THURSDAY, Nov. 17, 2022 (HealthDay News) — Use of ayahuasca, the plant-based decoction whose use has been expanding for mental health purposes and spiritual and personal growth, is associated with a high rate of adverse physical effects, according to a study published online Nov. 16 in PLOS Global Public Health.

José Carlos Bousos, Ph.D., from the International Center for Ethnobotanical Education, Research and Services in Barcelona, Spain, and colleagues used data from the Global Ayahuasca Survey collected between 2017 and 2019 from 10,836 participants from more than 50 countries to examine the risk/benefit balance of ayahuasca use.

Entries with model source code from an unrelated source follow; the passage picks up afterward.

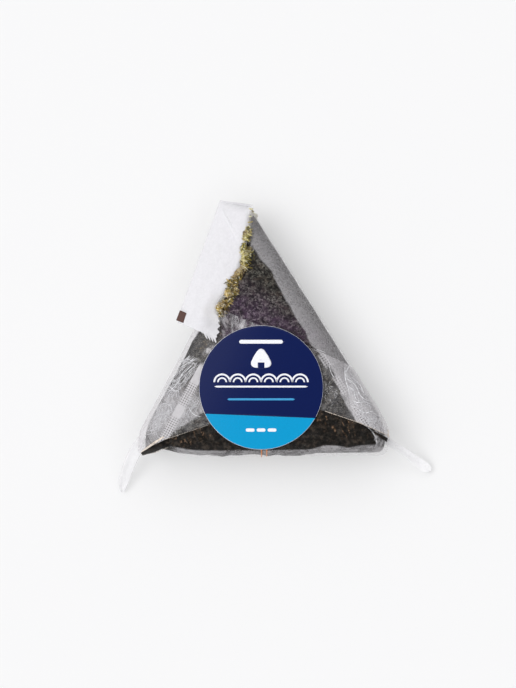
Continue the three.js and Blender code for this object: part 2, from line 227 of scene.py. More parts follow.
# Single long creases: corners, width and brightness
LEFT_LINES = (
    (((-28.1, 19.4), (-26.8, 17.2), (-25.2, 15.9), (-23.0, 15.5)), 0.26, 0.9),
    (((-31.0, 36.8), (-28.6, 37.7), (-26.4, 36.6), (-24.9, 34.6)), 0.22, 0.9),
    (((-33.0, 34.0), (-30.0, 35.2), (-27.4, 36.8), (-25.4, 37.6)), 0.22, 0.9),
    (((-36.8, 28.6), (-34.4, 26.4), (-32.6, 25.0)), 0.28, 0.85),
    (((-36.6, 24.2), (-34.0, 26.6), (-31.6, 28.8)), 0.28, 0.85),
    (((-40.0, 19.5), (-37.0, 20.6), (-34.6, 19.0), (-34.2, 16.4)), 0.24, 0.7),
    (((-41.5, 14.6), (-38.6, 16.4), (-36.2, 15.6)), 0.22, 0.65),
)
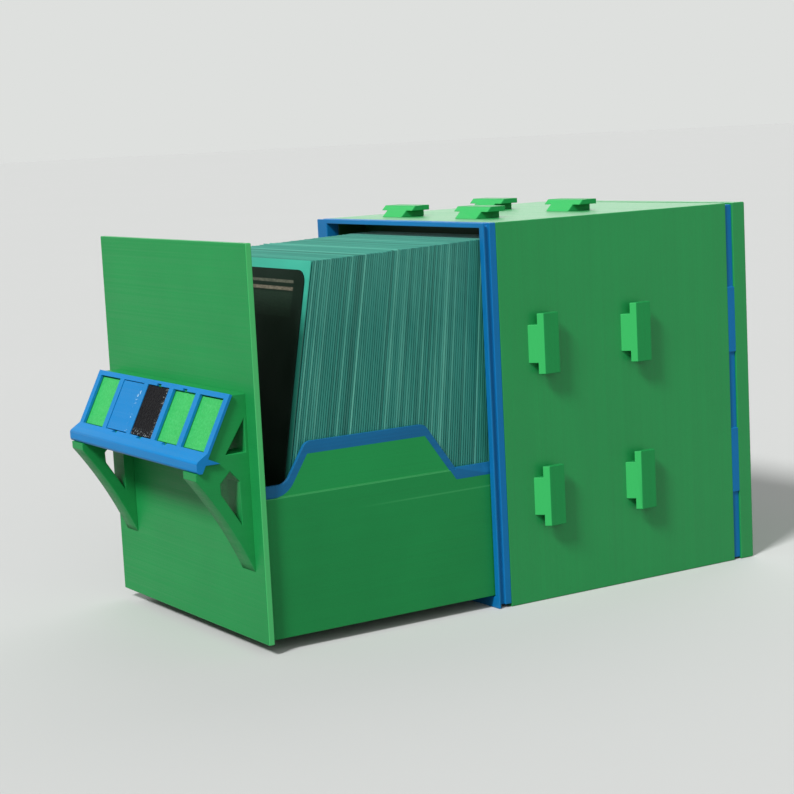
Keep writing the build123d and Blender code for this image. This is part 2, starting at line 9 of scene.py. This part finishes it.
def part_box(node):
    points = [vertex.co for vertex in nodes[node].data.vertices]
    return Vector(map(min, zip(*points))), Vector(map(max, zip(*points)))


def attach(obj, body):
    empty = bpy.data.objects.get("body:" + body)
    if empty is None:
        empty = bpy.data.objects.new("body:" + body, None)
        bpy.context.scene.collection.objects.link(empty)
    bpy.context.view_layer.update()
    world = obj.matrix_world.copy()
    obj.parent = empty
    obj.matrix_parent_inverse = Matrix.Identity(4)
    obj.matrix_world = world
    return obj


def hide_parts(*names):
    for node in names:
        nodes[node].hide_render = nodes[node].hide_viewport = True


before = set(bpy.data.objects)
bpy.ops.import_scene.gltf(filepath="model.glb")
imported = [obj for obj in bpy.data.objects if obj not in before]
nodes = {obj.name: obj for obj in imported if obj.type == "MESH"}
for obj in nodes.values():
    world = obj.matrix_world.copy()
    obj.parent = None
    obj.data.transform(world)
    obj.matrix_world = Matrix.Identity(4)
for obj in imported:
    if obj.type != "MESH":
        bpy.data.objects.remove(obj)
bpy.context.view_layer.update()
MM = 0.001


# ------------------------------ colours
def channel(value):
    """One linear channel from an 8-bit sRGB value."""
    share = value / 255
    return share / 12.92 if share <= 0.04045 else ((share + 0.055) / 1.055) ** 2.4


def linear(red, green, blue):
    """Linear colour from 8-bit sRGB values."""
    return tuple(channel(value) for value in (red, green, blue))


def opaque(colour, k=1.0):
    """A colour with full opacity, made darker or lighter."""
    return (*[min(1.0, c * k) for c in colour], 1.0)


GREEN = linear(28, 147, 75)
DRAWER_GREEN = opaque(GREEN, 0.92)[:3]
RAMP_HIGHLIGHT = linear(58, 190, 100)
PANEL_END_HIGHLIGHT = linear(96, 214, 128)
LEDGE_HIGHLIGHT = linear(84, 184, 114)
TILE_GREEN = linear(50, 180, 88)
MOTTLE_GREEN = linear(84, 204, 120)
BLUE = linear(8, 114, 176)
TRIM_BLUE = linear(16, 102, 152)
TILE_BLUE = linear(12, 128, 196)
SPECK_GLINT = linear(190, 220, 232)
TILE_BLACK = (0.003, 0.003, 0.004)
TILE_CHARCOAL = (0.016, 0.015, 0.017)
GLINT_GREY = linear(176, 184, 186)
TEAL = linear(46, 136, 122)
TEAL_LIGHT = linear(92, 176, 158)
TEAL_DARK = linear(34, 110, 98)
TEAL_LIT_TOP = linear(152, 202, 184)
FILM_BRIGHT = linear(66, 184, 160)
FILM_DEEP = linear(32, 104, 90)
CARD_BLACK = linear(12, 24, 18)
CARD_DARK = linear(20, 34, 27)
FLOOR_PALE = (0.64, 0.65, 0.64)
BACKDROP = linear(222, 224, 222)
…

The researchers found that 69.9 percent of the sample reported acute physical health adverse effects (mainly vomiting), with 2.3 percent reporting the need for medical attention. In the weeks or months following consumption, 55.9 percent of the sample reported adverse mental health effects; 88 percent considered these effects as part of a positive process of growth or integration. Professional support for these effects was sought by about 12 percent. There was an association for physical adverse effects with older age at initial ayahuasca use, having a physical health condition, higher lifetime and previous year use, having a prior substance use disorder diagnosis, and taking ayahuasca in an unsupervised context. Positive associations were seen for mental health adverse effects with anxiety disorders, physical health conditions, and the strength of the acute spiritual experience; a negative association was seen with consumption in a religious setting.

“The international expansion of ayahuasca practice creates a series of new challenges for global public health policy and regulation,” the authors write.

Two authors are directors of a not-for-profit medicinal psychedelics research institute, which has received funding from the biotechnology industry.